United States District Court, D. Maine

May 27, 2016

MATTHEW DUNLAP, et al., Defendants.



         This case relates to the failure of the Libertarian Party of Maine, the Plaintiffs here, to qualify as a party under state law in December 2015. Under the impression that the Plaintiffs sought to gather additional enrollees until May 31, 2016 and to participate in the primary election on June 14, 2016, the Court denied their motion for preliminary injunction as a practical impossibility: the Secretary of State, the Defendants, simply would not have had enough time to carry out the primary election. The Plaintiffs now move for reconsideration arguing that they did not seek participation in the primary election.
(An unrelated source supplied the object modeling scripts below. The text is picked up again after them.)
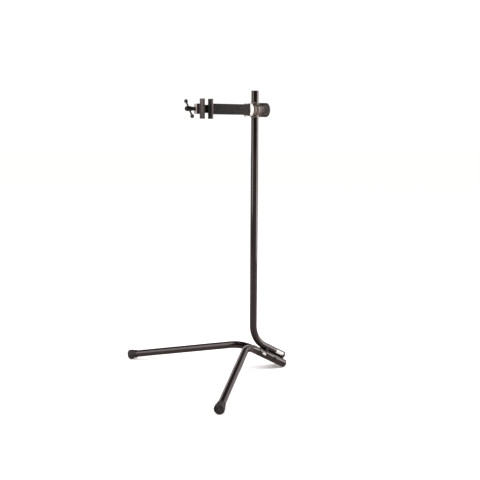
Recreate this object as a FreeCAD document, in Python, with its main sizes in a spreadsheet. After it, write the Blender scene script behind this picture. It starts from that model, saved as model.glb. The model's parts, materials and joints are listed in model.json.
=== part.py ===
import FreeCAD, Part
import math
import os
import re

import Sketcher
from FreeCAD import Placement, Rotation, Vector

# Folding bike repair stand, in millimetres, +Z up.
# The origin is on the floor at the middle of the stand's footprint. The arm points to -X,
# the stand's tail and its third foot are at +X, and the two legs spread to +Y and -Y.
#
# Two local frames carry most pieces. The socket frame has its Z up the sloping tail, and the
# collar frame has its Z forwards along the arm. In both, X is up or nearly so, and Y is the stand's Y.

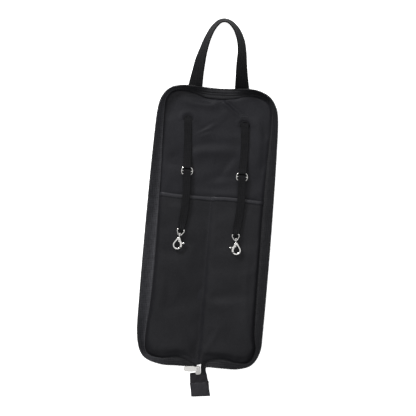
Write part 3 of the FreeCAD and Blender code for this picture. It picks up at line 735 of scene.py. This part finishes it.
def simulate(coarse, slack, held):
    """Settles a coarse grid of cloth; returns how far each point rises."""
    high, wide = coarse.shape[:2]
    before = coarse.reshape(-1, 3)
    obj = link("settling", before, grid_faces(high, wide), LINING)
    obj.vertex_groups.new(name="held").add(held, 1.0, "REPLACE")
    modifier = obj.modifiers.new("settle", "CLOTH")
    for key, value in CLOTH.items():
        setattr(modifier.settings, key, value)
    modifier.settings.shrink_min = -slack
    modifier.settings.shrink_max = -slack
    modifier.settings.effector_weights.gravity = 0
    modifier.collision_settings.use_collision = False
    scene = bpy.context.scene
    for step in range(1, SETTLE_STEPS + 1):
        scene.frame_set(step)
    shape = obj.evaluated_get(bpy.context.evaluated_depsgraph_get()).data
    after = np.array([v.co[:] for v in shape.vertices]) / MM
    bpy.data.objects.remove(obj)
    scene.frame_set(1)
    return (after - before)[:, 2].reshape(high, wide)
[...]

         As significant constitutional rights are at stake, the Court grants the motion to reconsider. It finds the Plaintiffs have shown a likelihood of success on their claim that Maine’s party-certification deadline of December 1 is unconstitutionally early. To deprive the Plaintiffs of participation in the general election would constitute irreparable harm, which outweighs any harm to the Defendants. Moreover, the important public interest in orderly elections must bend to the overriding public interest in constitutional rights that protect a party’s access to the ballot. Accordingly, the Court, acting within its discretion, fashions relief to protect the Plaintiffs’ constitutional rights, while not imperiling the Defendants’ ability to prepare for and administer the general election on November 8, 2016.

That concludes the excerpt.